Since then plant hunters on further expeditions have sourced more Rodgersia but they all seem to be native to East Asia, especially Nepal, Korea, China and Japan. They are easily identified with their large architectural leaves and tall spires of flowers. They have been described as large Astilbe and beautiful rhubarb, so I’m sure you get the picture. They are Saxifragaceae. Adrian Franchet, the French botanist, described Rodgersia pinnata as Astilbe pinnata. The Irish plantsman Augustine Henry acquired seeds in 1898 and sent them back to Kew where it was grown and flowered in 1902. He had collected these seeds in Yunnan at 2000m above sea level. At first the plants were not considered to be hardy and graced the conservatories of the Victorians where they created a jungle effect. However it was not long before they were recognised as hardy – hardy that is as a hardy perennial, although the late spring frosts can do a lot of damage to the emerging new growth.
Rodgersia have a lot to commend them. They are architectural plants for the garden. They are large both in height and spread reaching one to two metres tall and across.
Their leaves are pinnate or palmate and deeply veined giving them a coarse texture. Spring and autumn colour are good. Most plants have bronze spring foliage and this colour can either remain all summer or change to green then back to bronze, pinkish red or as in R. aesculifolia, yellow in the autumn before the first frost takes them down completely.
The flowers are petalous in a pyramid shaped panicle in a variety of colours-white, cream, pink and red, mostly appearing in early summer. The dead flower spikes can be cut down but the seed capsules are starlike and turn red in the Autumn so extending interest in the garden.
In the wild they grow along streams and pond margins in rich moist organic soils. They like the soil to be moist but well drained. They seem to grow where there is shelter from harsh winds and direct sun which dry out the leaves.
There are five species in the genus, R. podophylla, R. pinnata, R. aesculifolia, R. sambucifolia and R. heinricii, but there are increasingly more cultivars within each species. One hundred and fifty years old and suddenly this plant is rapidly gaining in popularity. R pinnata and R. podophylla are the most easily found. R. sambucifolia the rarest, although becoming more widely available in the trade. Similar to Rodgersia and at one time classed as one is Astilboides tabularis which has softer light green foliage and is an excellent plant to grow alongside as a contrast.
Among the cultivars of R. podophyllum are the semi dwarf R. p. ‘Smaragd’ with bright green leaves and R. p. ‘Rotlaub’ which recently was awarded the RHS AM for its creamy flowers and dark red foliage.
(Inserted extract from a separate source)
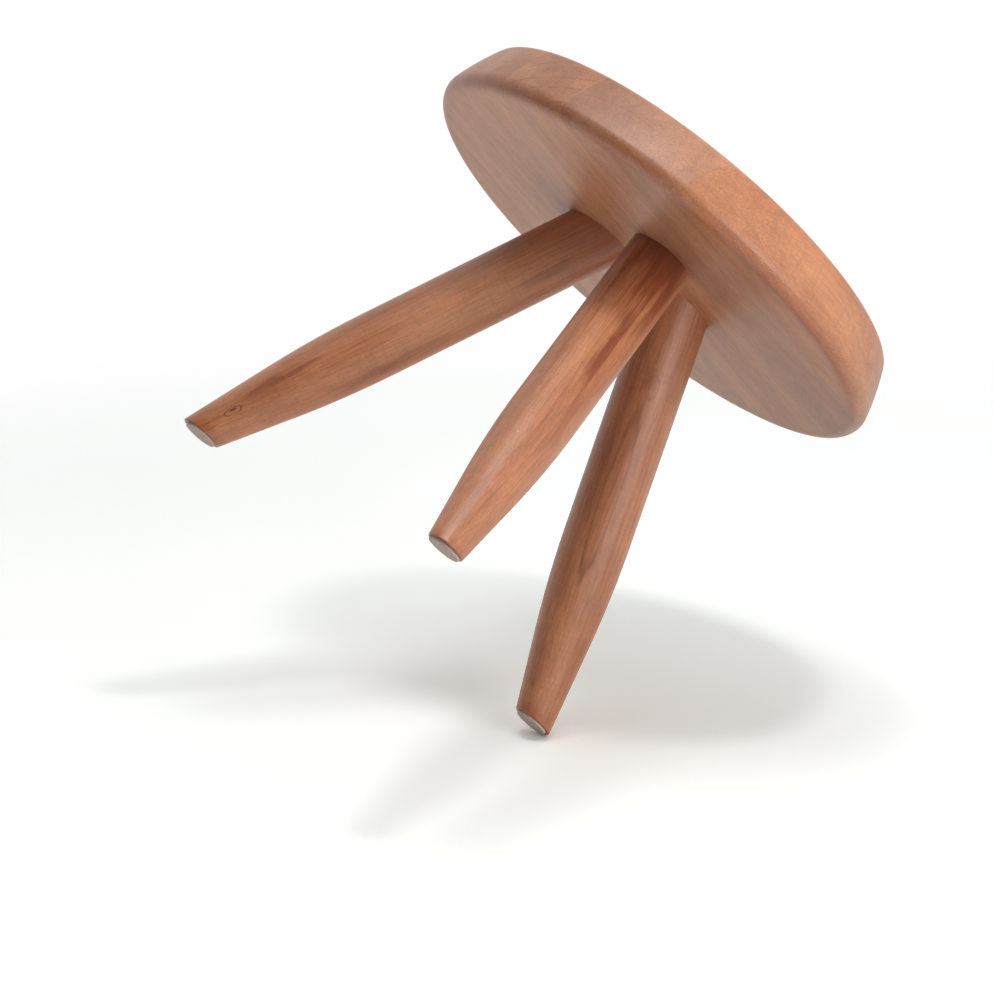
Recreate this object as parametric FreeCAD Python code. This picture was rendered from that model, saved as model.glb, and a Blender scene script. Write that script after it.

There are many R. pinnata cultivars all with varying degrees of bronze foliage. R. p. ‘Die Schöne’, a German selection, has deep pink flowers, R. p. ‘Fireworks’ has cherry red flowers and really bronze spring foliage, R. p. ‘Chocolate Wing’ has dark purple bronze foliage with deep pink flowers, R. p. ‘Elegans’ has pale pink flowers and the odd one out R. p. ‘Alba’ has white flowers and bright green foliage.
Apart from the problem with late spring frosts and maybe slugs they are easy to grow. The root is a thick rhizome which makes it easy to divide in Spring when the new buds can be seen. The species can also be grown from seed and takes two or three years to come to flowering.
If you have a sheltered spot in the garden that can be guaranteed moist for most of the year, back of the border if there is no hedge to compete for water, give this stunning plant a try. We decided to do just that and bought one, then another, then another and my favourite one – well I cannot say other than “the one I’m looking at” as they are all really interesting both close up and at a distance, on their own or as part of a mixed bed.